## Exercise requirements
Each line of the material below that holds the word "part" needs to be copied.

## Data provided
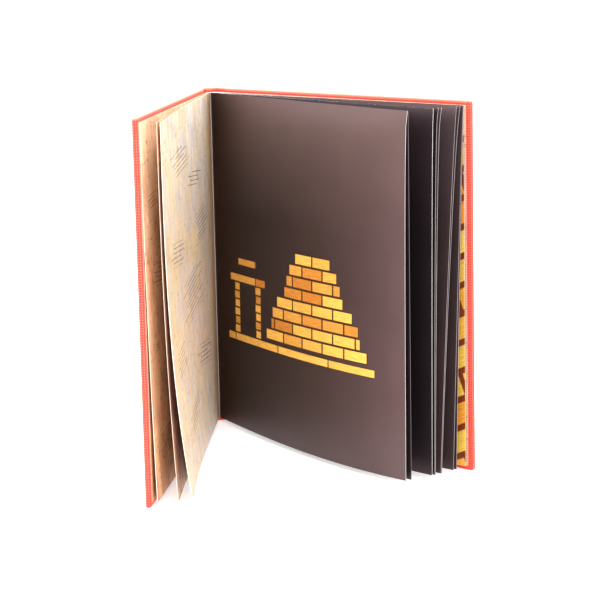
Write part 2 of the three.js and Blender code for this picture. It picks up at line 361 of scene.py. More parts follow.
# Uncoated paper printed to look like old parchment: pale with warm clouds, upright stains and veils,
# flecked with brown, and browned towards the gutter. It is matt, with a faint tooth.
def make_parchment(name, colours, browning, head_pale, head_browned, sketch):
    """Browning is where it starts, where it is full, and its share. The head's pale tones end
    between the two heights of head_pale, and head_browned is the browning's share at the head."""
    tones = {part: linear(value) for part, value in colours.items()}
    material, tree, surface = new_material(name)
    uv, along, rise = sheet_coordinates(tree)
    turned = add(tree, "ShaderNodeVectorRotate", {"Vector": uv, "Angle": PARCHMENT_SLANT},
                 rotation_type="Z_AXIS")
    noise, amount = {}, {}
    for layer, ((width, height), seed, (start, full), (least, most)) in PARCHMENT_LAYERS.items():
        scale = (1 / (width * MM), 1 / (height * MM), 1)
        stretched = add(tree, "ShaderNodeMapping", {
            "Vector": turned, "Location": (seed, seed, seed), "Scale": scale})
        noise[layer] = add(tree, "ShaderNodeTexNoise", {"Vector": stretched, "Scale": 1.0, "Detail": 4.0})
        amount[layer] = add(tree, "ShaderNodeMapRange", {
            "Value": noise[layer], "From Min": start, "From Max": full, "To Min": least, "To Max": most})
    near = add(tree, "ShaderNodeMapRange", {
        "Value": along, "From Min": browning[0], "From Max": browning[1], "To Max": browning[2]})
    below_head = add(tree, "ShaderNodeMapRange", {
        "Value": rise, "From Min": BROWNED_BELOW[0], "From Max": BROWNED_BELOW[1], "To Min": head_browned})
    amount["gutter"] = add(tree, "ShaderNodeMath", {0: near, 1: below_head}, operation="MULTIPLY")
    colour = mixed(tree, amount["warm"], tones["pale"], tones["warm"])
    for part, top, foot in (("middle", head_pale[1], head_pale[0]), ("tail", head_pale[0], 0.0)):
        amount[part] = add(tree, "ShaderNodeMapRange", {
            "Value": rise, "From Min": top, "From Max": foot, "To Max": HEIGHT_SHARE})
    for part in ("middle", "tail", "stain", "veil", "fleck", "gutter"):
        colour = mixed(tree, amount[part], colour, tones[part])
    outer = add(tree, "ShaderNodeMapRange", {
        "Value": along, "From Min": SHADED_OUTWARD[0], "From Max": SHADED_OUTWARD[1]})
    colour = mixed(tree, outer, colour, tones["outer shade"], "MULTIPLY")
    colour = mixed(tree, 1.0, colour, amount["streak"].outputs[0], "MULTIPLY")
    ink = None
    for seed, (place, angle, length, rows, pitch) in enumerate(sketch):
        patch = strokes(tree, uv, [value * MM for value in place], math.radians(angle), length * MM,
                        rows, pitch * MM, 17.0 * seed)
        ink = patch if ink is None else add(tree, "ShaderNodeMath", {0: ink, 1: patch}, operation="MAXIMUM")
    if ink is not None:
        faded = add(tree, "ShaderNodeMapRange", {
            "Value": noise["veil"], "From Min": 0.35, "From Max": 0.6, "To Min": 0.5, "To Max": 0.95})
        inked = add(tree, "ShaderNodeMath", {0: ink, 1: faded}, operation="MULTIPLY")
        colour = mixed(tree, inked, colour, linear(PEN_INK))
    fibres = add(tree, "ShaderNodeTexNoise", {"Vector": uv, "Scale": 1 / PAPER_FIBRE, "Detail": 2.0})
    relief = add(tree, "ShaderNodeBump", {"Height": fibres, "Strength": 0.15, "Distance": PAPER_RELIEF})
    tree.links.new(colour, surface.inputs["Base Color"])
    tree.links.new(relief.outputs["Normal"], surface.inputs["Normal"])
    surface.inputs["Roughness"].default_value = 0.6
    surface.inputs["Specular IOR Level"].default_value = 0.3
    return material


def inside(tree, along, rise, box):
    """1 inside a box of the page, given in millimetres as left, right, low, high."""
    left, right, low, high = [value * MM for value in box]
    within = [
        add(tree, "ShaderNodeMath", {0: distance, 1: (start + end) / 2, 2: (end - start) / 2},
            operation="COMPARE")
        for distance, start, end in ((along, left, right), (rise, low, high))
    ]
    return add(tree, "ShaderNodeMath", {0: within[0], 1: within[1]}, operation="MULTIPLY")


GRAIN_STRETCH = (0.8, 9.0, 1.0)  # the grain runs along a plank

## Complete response
Write part 2 of the three.js and Blender code for this picture. It picks up at line 361 of scene.py. More parts follow.
    tones = {part: linear(value) for part, value in colours.items()}
    for part, top, foot in (("middle", head_pale[1], head_pale[0]), ("tail", head_pale[0], 0.0)):
        amount[part] = add(tree, "ShaderNodeMapRange", {
    for part in ("middle", "tail", "stain", "veil", "fleck", "gutter"):
        colour = mixed(tree, amount[part], colour, tones[part])